Australian DTA Publishes An Elaborate Guide On The Usefulness Of Blockchain
Earlier this week, the Australian Digital Transformation Agency (DTA) released an elaborate overview of blockchain technology so as to help government officials learn about the usefulness of this technology.
The release of the report comes after the DTA launched a research program to determine whether or not blockchain has the potential to streamline data transfer/exchange between different wings of the Australian government.
What’s The Core Purpose Of This Guide?
When looked at closely, we can see the above mentioned blockchain guide is based on data that has been made public by the DTA in recent times. To be even more specific, the government agency has made use of a lot of info. that has derived from research conducted by the National Institute of Standards and Technology (NIST) — especially in regards to their paper titled “Blockchain Technology Overview”.
On the subject, a spokesperson for the DTA was quoted as saying:
“Our team found that blockchain is still an emerging technology and, when applied to various pilots or considered against alternative technologies, gaps become evident across both the technical and business facets of its implementation.”
More On The Matter
The DTA guide not only contains a wide array of detailed definitions but also possesses “explanations of key processes and functionalities” related to the field of blockchain tech.

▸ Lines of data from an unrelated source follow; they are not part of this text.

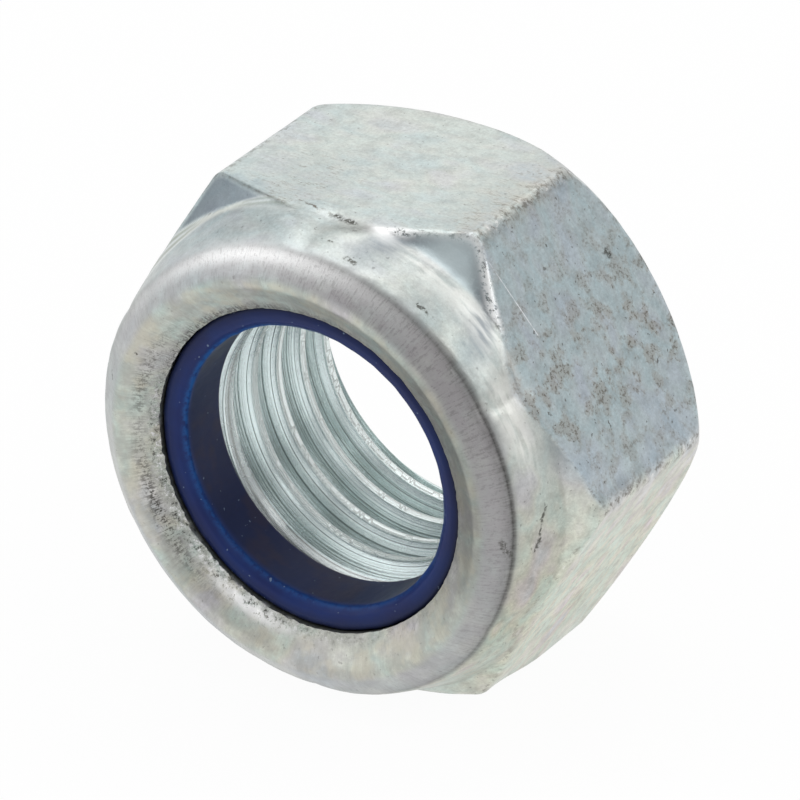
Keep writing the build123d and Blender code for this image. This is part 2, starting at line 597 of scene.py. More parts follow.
def bore_radius(sizes, angle, height):
    """The bore: two countersinks and a right-handed groove, whichever reaches further out.

    The groove's phase is the height over the pitch less the turn's share of the angle. It is
    deepest within 1/16 of a pitch of a whole phase, and its 30 degree flanks end at 3/8.
    """
    pitch = sizes.thread_pitch / MM
    root = sizes.thread_diameter / MM / 2
    crest = root - 5 / 16 * math.sqrt(3) * pitch
    phase = (height - FIRST_GROOVE) / pitch - angle / TURN
    away = np.abs(phase - np.round(phase))
    depth = np.clip((3 / 8 - away) / (3 / 8 - 1 / 16), 0, 1)
    hollow = np.maximum(BEARING_MOUTH - height, RING_MOUTH - (RECESS_FLOOR - height))
    hollow = np.maximum(hollow, crest)
    groove = crest + (root - crest) * soft_min(depth, np.ones_like(depth) * 0.97, 0.08)
    return soft_max(hollow, groove, 0.05), depth, phase


def bore(sizes, angle):
    """The threaded bore, on a grid whose rows climb with the thread's helix."""
    pitch = sizes.thread_pitch / MM
    share = np.array([0, 0.05, 0.085, 0.18, 0.275, 0.355, 0.395])
    share = np.concatenate([share, [0.5], 1 - share[:0:-1]])
    turns = np.arange(-2, 7)
    rows = (turns[:, None] + share).ravel()
    height = FIRST_GROOVE + pitch * (angle[:, None] / TURN + rows)
    height = np.clip(height, 0, RECESS_FLOOR)
    radius, depth, phase = bore_radius(sizes, angle[:, None], height)
    return Patch(
        radius,
        angle[:, None],
        height,
        lift=len(share),
        bore=1.0,
        root=depth,
        phase=phase - np.round(phase),
        along=height,
    )


def recess(sizes, angle):
    """The hidden hollow that holds the ring, from the lip's edge down to the bore."""
    lip = sizes.lip_diameter / MM / 2
    top = bore_radius(sizes, angle, np.full_like(angle, RECESS_FLOOR))[0]
    ends = [(lip, 17.3), (RECESS_RADIUS, 16.25), (RECESS_RADIUS, RECESS_FLOOR)]
    radius = np.stack([np.full_like(angle, r) for r, _ in ends] + [top], 1)
    height = np.broadcast_to([z for _, z in ends] + [RECESS_FLOOR], radius.shape)
    # under_lip marks where painted shade goes under the lip
    return Patch(radius, angle[:, None], height, under_lip=1.0)


def bearing_face(sizes, angle):
    """The flat ring that the nut bears on."""
    outwards = np.linspace(BEARING_MOUTH, sizes.bearing_diameter / MM / 2, 5)
    radius = np.tile(outwards, (len(angle), 1))
    radius[:, 0] = bore_radius(sizes, angle, np.zeros_like(angle))[0]
    return Patch(radius, angle[:, None], np.zeros_like(radius), dish=0.3)


def join_edges(patches):
    """Moves the bearing face's rim onto the outside's, and bridges the lip to the recess."""
    shell, hidden, face = patches
    count = 6 * COLUMNS_PER_FLAT
    outer = shell.points.reshape(count, -1, 3)
    inner = hidden.points.reshape(count, -1, 3)
    flat = face.points.reshape(count, -1, 3)
    flat[:, -1] = outer[:, 0]
    bridge = np.stack([outer[:, -1], inner[:, 0]], 1)
    # under_lip marks where painted shade goes under the lip
    link = Patch(np.ones((count, 2)), 0.0, 0.0, under_lip=1.0)
    link.points = bridge.reshape(-1, 3)
    return link


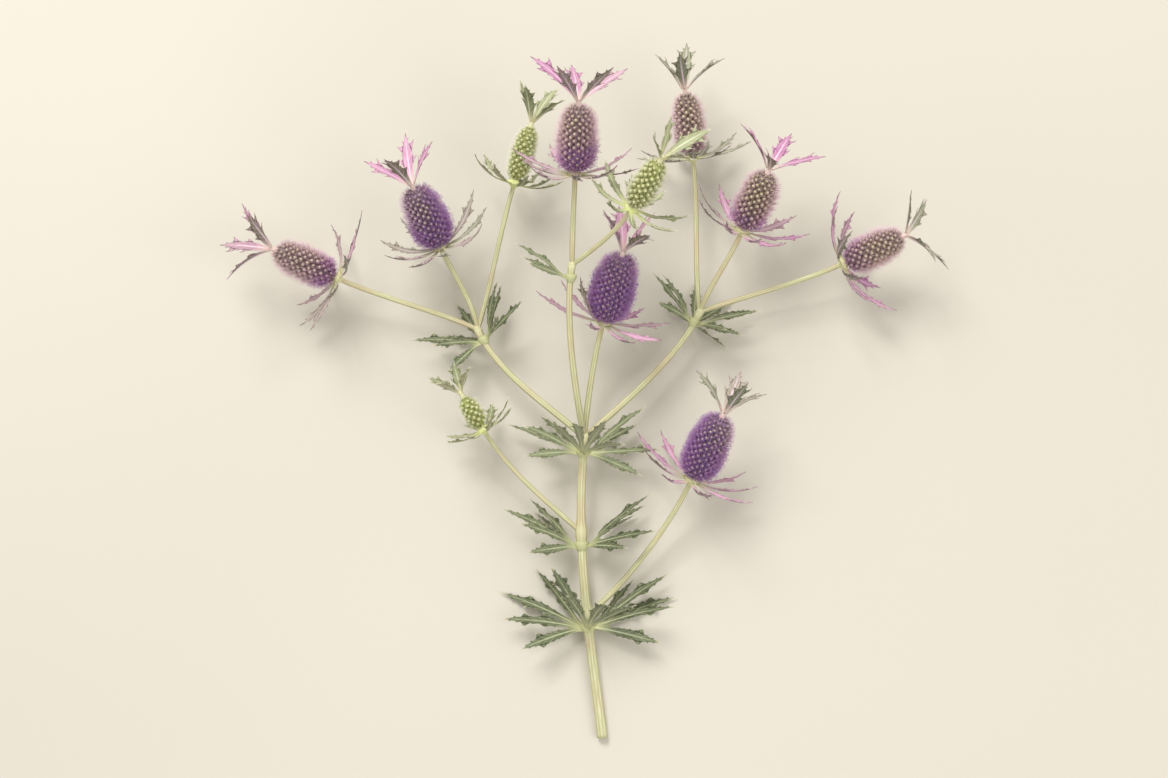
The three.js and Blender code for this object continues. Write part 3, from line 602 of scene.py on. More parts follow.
# ---------------------------------------------------------------- shapes
class Shape:
    """A mesh being gathered: points in the part's own millimetres, faces, and values at each point.

    along: share of a blade's or head's length, or millimetres along a branch. rib: 0 on a midrib or
    ridge, 1 on an edge or in a groove. under: 1 on a lower face, or the place round a branch. spine: 1
    where a blade is horny, or at the middle of the cut end. tip: 0 at a root and 1 at a tip, or 1 on a
    joint. tint: how mauve or violet. tone: a chance value for each piece. ruff: 1 on a ruff.
    """

    VALUES = ("along", "rib", "under", "spine", "tone", "tip", "tint", "ruff")

    def __init__(self):
        self.points = []
        self.faces = []
        self.slots = []
        self.values = {name: [] for name in self.VALUES}
        self.count = 0

    def add(self, points, faces, slot=0, **values):
        self.points.append(points)
        self.faces += [[corner + self.count for corner in face] for face in faces]
        self.slots += [slot] * len(faces)
        for name in self.VALUES:
            self.values[name].append(np.broadcast_to(values.get(name, 0.0), len(points)))
        self.count += len(points)

    def add_copies(self, template, places, slot, **values):
        """Adds a copy of a template shape at each place, with the axes and scale of each."""
        points = np.concatenate(template.points)
        tip = np.concatenate(template.values["tip"])
        for i, (origin, axes, scale) in enumerate(zip(*places)):
            own = {name: value[i] for name, value in values.items()}
            self.add(points * scale @ axes + origin, template.faces, slot, tip=tip, **own)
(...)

In addition to all this, the guide also looks at niche’ topics such as encryption and privacy.
In relation to the matter, NIST’s report echoes the sentiment relayed by the DTA:
“Blockchain technology is still new and should be investigated with the mindset of ‘how could blockchain technology potentially benefit us?’ rather than ‘how can we make our problem fit into the blockchain technology paradigm?’.”
If that wasn’t enough, according to the DTA, government bodies need to look for ways in which to imbibe the best blockchain-related improvements for their digital systems as we move into the future.

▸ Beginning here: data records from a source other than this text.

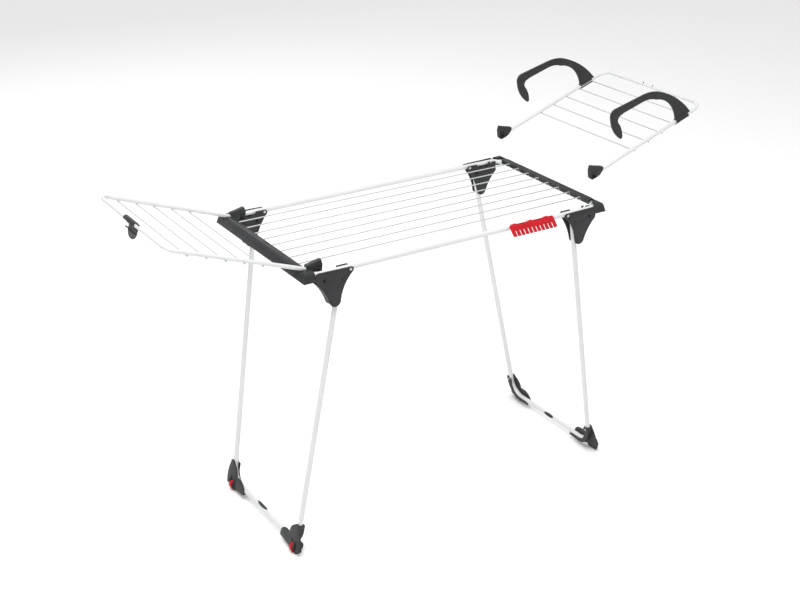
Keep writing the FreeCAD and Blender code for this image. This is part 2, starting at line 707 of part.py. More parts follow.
def hooks(pivot):
    """Each hook with the upper half of its sleeve, and the cap that closes the sleeve below."""
    half = mm("hook_thickness") / 2
    tilt = math.radians(mm("wing_tilt"))
    way = Vector(math.cos(tilt), 0, math.sin(tilt))
    bore = cylinder(mm("wing_radius") + CLEAR, tuple(way * 200), tuple(way * 450))
    for end, sign in ENDS.items():
        strap = prism(HOOK, -half, half).cut(bore)
        lower = Part.makeBox(300, 40, 60, Vector(250, -20, -59.6))
        lower.rotate(Vector(0, 0, 0), Y_AXIS, -mm("wing_tilt"))
        strap = strap.cut(lower)
        hook = strap.fuse(hook_sleeve(1, sign)).removeSplitter()
        at = (pivot[0], sign * mm("wing_half_width"), pivot[2])
        feature(hook, f"hook_{end}", at)
        feature(hook_sleeve(-1, sign), f"hook_cap_{end}", at)


# ---------------------------------------------------------------- legs and feet


def leg_points(side):
    """Corners of one U-leg, drawn hanging straight down from the pivot axis."""
    length = leg_length(side)
    top, foot = mm("frame_half_width"), mm("leg_foot_half_width")
    rise = 10.0
    lean = (top - foot) / length
    top += rise * lean
    return [(0, -top, rise), (0, -foot, -length), (0, foot, -length), (0, top, rise)]


def leg_length(side):
    return mm("leg_drop") / math.cos(math.radians(mm(f"{side}_splay")))


def leg_place(side, out):
    """Pivot and turn that carry a leg drawn straight down to its spread place."""
    pivot = (out * mm("leg_pivot_x"), 0, mm("leg_pivot_z"))
    return pivot, Rotation(Y_AXIS, -out * mm(f"{side}_splay"))


def leg_tube(side, out):
    name = f"{side}_leg_tube"
    tube = bent_tube(name + "_bent", leg_points(side), "leg_bend_radius", "rail_radius", "rail_wall")
    holes = []
    for end, sign in ENDS.items():
        start = (0, sign * mm("frame_half_width") - 12, 0)
        holes.append(rod(f"{name}_{end}_hole", "Sizes.pin_radius + Sizes.fit_gap", "24", start, (0, 1, 0)))
        y, z = foot_screw_at(side)
        start = (-12, sign * y, z)
        holes.append(rod(f"{name}_{end}_screw_hole", str(FOOT_SCREW_HOLE), "24", start, (1, 0, 0)))
    pivot, turn = leg_place(side, out)
    sub_part(drilled(tube, name, holes), name, pivot, turn)


def leg_plugs(side, out):
    """Plastic plugs in the leg tops that the pivot pins run in."""
    radius = mm("rail_radius") - mm("rail_wall") - mm("fit_gap")
    top, foot = mm("frame_half_width"), mm("leg_foot_half_width")
    lean = (top - foot) / leg_length(side)
    solids = []
    for sign in ENDS.values():
        start = (0, sign * (top + 9.5 * lean), 9.5)
        end = (0, sign * (top - 16 * lean), -16)
        plug = cylinder(radius, start, end)
        hole = cylinder(mm("pin_radius") + mm("fit_gap"), (0, sign * top - 12, 0), (0, sign * top + 12, 0))
        solids.append(plug.cut(hole))
    pivot, turn = leg_place(side, out)
    feature(Part.makeCompound(solids), f"{side}_leg_plugs", pivot, turn)


def foot_path(side):
    """Tube axis through one foot, from up the leg to along the crossbar, for Y above 0."""
    length, foot = leg_length(side), mm("leg_foot_half_width")
    lean = (mm("frame_half_width") - foot) / length
    return [(0, foot + mm("foot_rise") * lean, mm("foot_rise") - length), (0, foot, -length),
            (0, foot - mm("foot_run"), -length)]


def foot_core(side):
    """The leg tube's room through a foot, run on past both its ends."""
    radius, past = mm("rail_radius") + SMALL, 25
    points = [Vector(*p) for p in foot_path(side)]
    path = bent_path(points, mm("leg_bend_radius"))
    up = (points[0] - points[1]).normalize()
    core = path.makePipeShell([Part.Wire(Part.makeCircle(radius, points[0], up))], True, False)
    top = Part.makeCylinder(radius, past, points[0], up)
    bottom = Part.makeCylinder(radius, past, points[2], Vector(0, -1, 0))
    return core.fuse([top, bottom])


def foot_channel(side, depth):
    """Wall round the outer side of the bend, from the leg's plane out to depth, for Y above 0."""
    points = [Vector(*p) for p in foot_path(side)]
    path = bent_path(points, mm("leg_bend_radius"))
    outward = Vector(1, 0, 0).cross(points[1] - points[0]).normalize()
    reach = outward * (mm("rail_radius") + mm("foot_wall"))
    low, high = sorted((math.copysign(SMALL, depth), depth))
    near, far = Vector(low, 0, 0), Vector(high, 0, 0)
    corners = [points[0] + near, points[0] + reach + near, points[0] + reach + far, points[0] + far]
    return path.makePipeShell([Part.makePolygon(corners + corners[:1])], True, False)


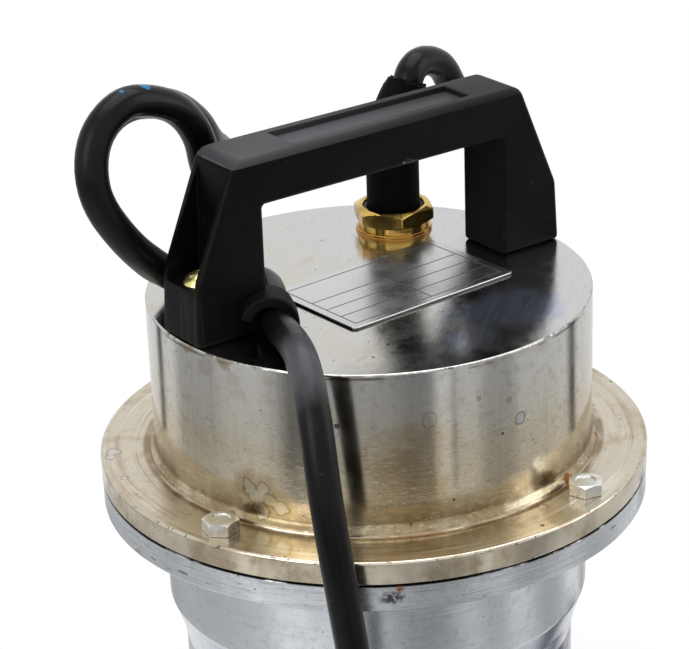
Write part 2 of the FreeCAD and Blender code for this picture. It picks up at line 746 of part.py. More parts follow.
def make_bearing(name, bore_r, outer_r, ball_r, width, z):
    pitch_r = (bore_r + outer_r) / 2
    middle = z + width / 2
    nodes[name + "_bearing_inner"] = groove_ring(
        bore_r + RUN, outer_r, ball_r, pitch_r, width, z, True)
    nodes[name + "_bearing_outer"] = groove_ring(
        bore_r, outer_r, ball_r, pitch_r, width, z, False)
    balls = around(Part.makeSphere(ball_r, point(pitch_r, 0, middle)), BALL_COUNT)
    pocket = Part.makeCylinder(ball_r + RUN, 2 * CAGE_T, point(pitch_r - CAGE_T, 0, middle),
                               point(1, 0, 0))
    pockets = around(pocket, BALL_COUNT)
    cage = ring(pitch_r + CAGE_T / 2, pitch_r - CAGE_T / 2, middle - CAGE_W / 2, middle + CAGE_W / 2)
    nodes[name + "_bearing_balls"] = group(balls + [cut_all(cage, pockets)])


def low_bearing_z():
    return HOUSING_Z + LOW_BRACKET_T


def top_bearing_z():
    return GASKET_Z - TOP_BORE_DEPTH - WAVE_SPRING_T - WAVE_SPRING_GAP - TOP_BEARING_W


def make_lower_bracket():
    top = HOUSING_Z + LOW_BRACKET_T
    plate = disc(BORE_R - FIT, HOUSING_Z, top)
    hub = disc(LOW_BEARING_R + HUB_WALL, top, top + LOW_BEARING_W)
    bracket = fused([plate, hub])
    bores = [disc(LIP_SEAL_R + RUN, HOUSING_Z, top),
             disc(LOW_BEARING_R + RUN, top, top + LOW_BEARING_W)]
    nodes["lower_bracket"] = cut_all(bracket, bores)
    nodes["lip_seal"] = ring(LIP_SEAL_R, SEAL_SEAT_R + RUN, HOUSING_Z, top)


def make_upper_bracket():
    low = GASKET_Z - TOP_BORE_DEPTH
    bracket = fused([disc(TOP_BORE_R - FIT, low, low + TOP_BRACKET_T),
                     disc(TOP_BEARING_R + HUB_WALL, top_bearing_z(), low)])
    holes = [disc(TOP_BEARING_R + RUN, top_bearing_z(), low),
             disc(TOP_BEARING_BORE_R + 2, low, low + TOP_BRACKET_T),
             disc(LEAD_HOLE_R, low, low + TOP_BRACKET_T, LEAD_X, LEAD_Y)]
    nodes["upper_bracket"] = cut_all(bracket, holes)
    spring_z = low - WAVE_SPRING_T
    wave = ring(TOP_BEARING_R - 0.4, TOP_BEARING_R - 4, spring_z, low)
    nodes["wave_spring"] = fused([wave] + around(
        block(TOP_BEARING_R - 3.6, TOP_BEARING_R - 0.8, -1.5, 1.5,
              spring_z - WAVE_SPRING_GAP, spring_z), 3))


def make_stator():
    top = STATOR_Z + STATOR_H
    core = ring(BORE_R - FIT, STATOR_BORE_R, STATOR_Z, top)
    slot = block(SLOT_R0, SLOT_R1, -SLOT_W / 2, SLOT_W / 2, STATOR_Z, top)
    mouth = block(STATOR_BORE_R - 1, SLOT_R0, -1.0, 1.0, STATOR_Z, top)
    nodes["stator_core"] = cut_all(core, around(fused([slot, mouth]), SLOT_COUNT))
    bar = block(SLOT_R0 + FIT, SLOT_R1 - FIT, -SLOT_W / 2 + FIT, SLOT_W / 2 - FIT, STATOR_Z, top)
    low_turns = turned([
        (END_TURN_R0, STATOR_Z), (END_TURN_R1, STATOR_Z), (END_TURN_R1, STATOR_Z - END_TURN_H + 5),
        (END_TURN_R1 - 5, STATOR_Z - END_TURN_H), (END_TURN_R0 + 4, STATOR_Z - END_TURN_H),
        (END_TURN_R0, STATOR_Z - END_TURN_H + 4)])
    top_turns = turned([
        (END_TURN_R0, top), (END_TURN_R1, top), (END_TURN_R1, top + END_TURN_H - 5),
        (END_TURN_R1 - 5, top + END_TURN_H), (END_TURN_R0 + 4, top + END_TURN_H),
        (END_TURN_R0, top + END_TURN_H - 4)])
    nodes["stator_windings"] = fused([low_turns, top_turns] + around(bar, SLOT_COUNT))
    rest = STATOR_Z + STATOR_H + END_TURN_H
    nodes["thermal_protector"] = disc(PROTECTOR_R, rest, rest + PROTECTOR_H, PROTECTOR_X, 0)
    wires = [disc(LEAD_R, rest, top_bracket_top(), LEAD_X + spot.x, LEAD_Y + spot.y)
             for spot in (polar(LEAD_PCR, 90 + 120 * i) for i in range(3))]
    nodes["inner_wiring"] = group(wiring + wires)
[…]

For those of our readers who may not remember, the DTA’s budget for this year allocates a huge chunk of money for the “research and development” of a new, secure digital system that will be able to deliver encrypted information to other network participants in a safe and secure manner.
To be a bit more specific, nearly USD 700k has been set aside for the “deployment of blockchain technology within the existing digital framework of the government”.
Last but not least, a few days back, DTA’s Peter Alexander released the following statement:
“Blockchain is an interesting technology that would well worth being observed, but without standardization and a lot of work to come — for every use of blockchain you would consider today, there is a better technology — alternate databases, secure connections, standardized API engagement.”